What the flippening? Major institutional players seem to be driving latest crypto rally

Quick Take

  • This first appeared in Frank Chaparro’s biweekly The Scoop Newsletter. Sign up now.

A flippening has happened. 

No not *the* flippening. ETH hasn't overtaken bitcoin's market capitalization. Nor has solana surpassed ether's. In a somewhat quieter development, the financial services giant CME Group recently witnessed its open interest tied to bitcoin and ether surpass those of Binance for the first time. CME is perhaps the TradFi world's most notable of crypto success stories. In 2017, the firm, known for trading trillions of contracts in derivatives, introduced its market for bitcoin futures. Since then, it has shown consistent growth, defying the challenges encountered by many institutional ventures that emerged around the same time, such as rivals Cboe and ICE's Bakkt. Presently, CME's open interest for its bitcoin market exceeds that of Binance with over 111,000 BTC -3.08% compared to Binance's 106,000. 

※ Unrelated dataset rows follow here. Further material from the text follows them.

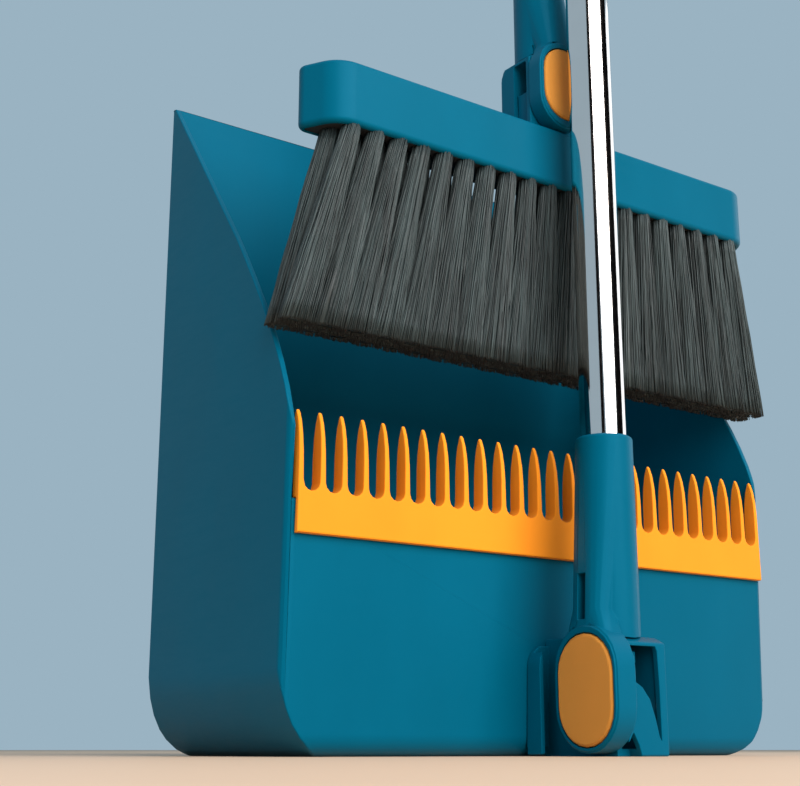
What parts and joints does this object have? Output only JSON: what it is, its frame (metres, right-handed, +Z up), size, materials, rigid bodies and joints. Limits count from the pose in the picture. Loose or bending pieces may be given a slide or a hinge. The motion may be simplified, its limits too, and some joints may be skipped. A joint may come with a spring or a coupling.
{
  "type": "dust pan and brush set",
  "caption": "Upright dust pan with a comb along its hood and a folding pole, storing a long-handled brush whose bristles hang inside the pan's open mouth.",
  "frame": {"origin": "middle of the pan's closed end, on the floor it stands on", "axes": "+Z up along both poles, +X to the right along the pan's width, +Y from the hood towards the pan's floor plate"},
  "size_m": [0.298, 0.1728, 0.9863],
  "materials": {
    "teal_plastic": "satin moulded",
    "dark_teal_plastic": "satin moulded",
    "yellow_plastic": "satin moulded",
    "orange_plastic": "satin moulded",
    "chrome_tube": "polished",
    "steel_hardware": "plated",
    "bristle_fibre": "fine synthetic fibre",
    "bristle_base_plastic": "matte"
  },
  "bodies": {
    "pan": {"pan_shell": "teal_plastic", "pan_comb": "yellow_plastic", "pan_bracket": "teal_plastic", "bracket_screw_1": "steel_hardware", "bracket_screw_2": "steel_hardware", "bracket_screw_3": "steel_hardware", "pan_pin": "steel_hardware"},
    "pole": {"pan_socket": "teal_plastic", "pan_button_spring": "steel_hardware", "pan_tube_lower": "chrome_tube", "pan_coupler": "dark_teal_plastic", "pan_tube_upper": "chrome_tube", "pan_grip": "dark_teal_plastic", "pan_grip_cap": "orange_plastic", "pole_clip": "dark_teal_plastic"},
    "pan_button": {"pan_button": "orange_plastic"},
    "broom": {"broom_neck": "teal_plastic", "broom_button_spring": "steel_hardware", "broom_tube_lower": "chrome_tube", "broom_coupler": "dark_teal_plastic", "broom_tube_upper": "chrome_tube", "broom_grip": "dark_teal_plastic", "broom_grip_cap": "orange_plastic"},
    "broom_button": {"broom_button": "orange_plastic"},
    "head": {"broom_head": "teal_plastic", "bristle_base": "bristle_base_plastic", "bristles_front": "bristle_fibre", "bristles_back": "bristle_fibre", "head_yoke": "teal_plastic", "yoke_screw_1": "steel_hardware", "yoke_screw_2": "steel_hardware", "head_pin": "steel_hardware"}
  },
  "joints": [
    {"name": "pole_fold", "type": "hinge", "parent": "pan", "child": "pole", "pos_m": [0, -0.0998, 0.02], "axis": [1, 0, 0], "range_deg": [0, 90]},
    {"name": "pan_button_press", "type": "slide", "parent": "pole", "child": "pan_button", "axis": [1, 0, 0], "range_m": [0, 0.003], "stiffness_N_per_m": 500, "springref_m": -0.002, "deforming": ["pan_button_spring"]},
    {"name": "broom_lift", "type": "slide", "parent": "pole", "child": "broom", "axis": [0, 0, 1], "range_m": [0, 0.25]},
    {"name": "broom_button_press", "type": "slide", "parent": "broom", "child": "broom_button", "axis": [0, 1, 0], "range_m": [0, 0.0025], "stiffness_N_per_m": 500, "springref_m": -0.002, "deforming": ["broom_button_spring"]},
    {"name": "head_turn", "type": "hinge", "parent": "broom", "child": "head", "pos_m": [0, -0.066, 0.3115], "axis": [0, 1, 0], "range_deg": [0, 90]}
  ],
  "couplings": [
    {"joint": "head_turn", "follows": "broom_lift", "rad_per_m": 6.283}
  ]
}
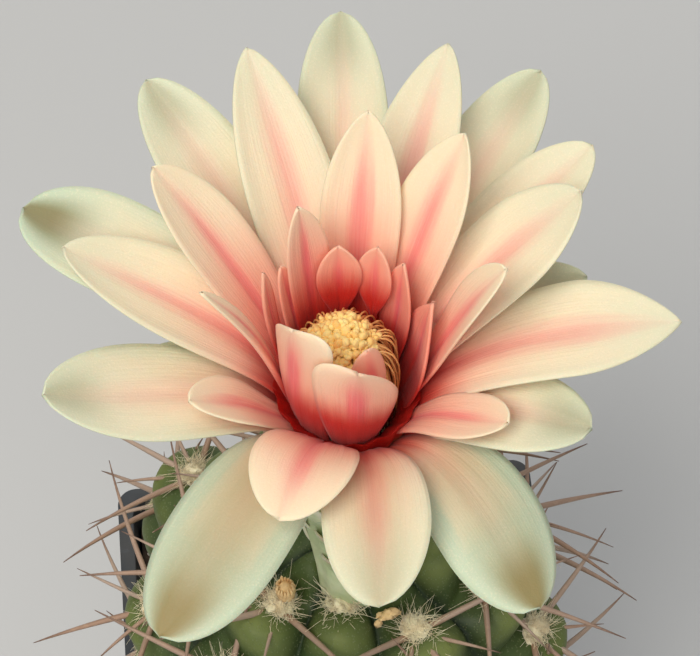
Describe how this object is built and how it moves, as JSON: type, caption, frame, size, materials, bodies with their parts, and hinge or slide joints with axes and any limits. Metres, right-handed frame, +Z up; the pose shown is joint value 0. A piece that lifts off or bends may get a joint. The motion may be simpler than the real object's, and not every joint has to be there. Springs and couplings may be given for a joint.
{
  "type": "potted chin cactus in flower",
  "caption": "Globe-shaped ribbed cactus with spines, in a square plastic pot, with one wide open many-petalled flower on a scaly tube.",
  "frame": {"origin": "centre of the pot's underside, on the surface that the pot stands on", "axes": "+Z up through the plant, X and Y along the sides of the pot, front at -Y"},
  "size_m": [0.075, 0.0762, 0.1402],
  "materials": {
    "pot_plastic": "moulded dark blue-grey plastic, satin",
    "soil_grit": "dry gritty potting mix",
    "stem_skin": "dull waxy green skin with cream wool and tan spines",
    "tube_scales": "smooth pale green scales with paler margins",
    "tepal_tissue": "satin cream tepals with pink midstripes and a salmon throat",
    "pollen": "powdery yellow anthers",
    "pistil": "smooth pale yellow"
  },
  "bodies": {
    "root": {"pot": "pot_plastic", "soil": "soil_grit", "stem": "stem_skin", "floral_tube": "tube_scales", "tepals": "tepal_tissue", "stamens": "pollen", "style": "pistil"}
  },
  "joints": []
}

This achievement not only impresses but also highlights the current market's peculiar state, balancing between institutionalization and its still early stages. Following the 2022 credit crisis, which I've extensively discussed in this column, the structure of the crypto market has been in disarray. Liquidity, until recently, remained scarce. Moreover, major sources of institutional wealth — like RIAs, FAs, and many large hedge funds — have mostly remained on the sidelines. And the lending market is still fairly dry. Despite this, the market activity at CME indicates the substantial involvement of institutions in driving this rally. While individual investors may be participating, it's the significant players providing crucial liquidity support.

As my friend Laura Vidiella put it on LinkedIn, "if anyone is adding new players to this space these days it's CME." 

And the data backs this up.

(Hat tip to my colleague Rebecca Stevens for checking the chain.)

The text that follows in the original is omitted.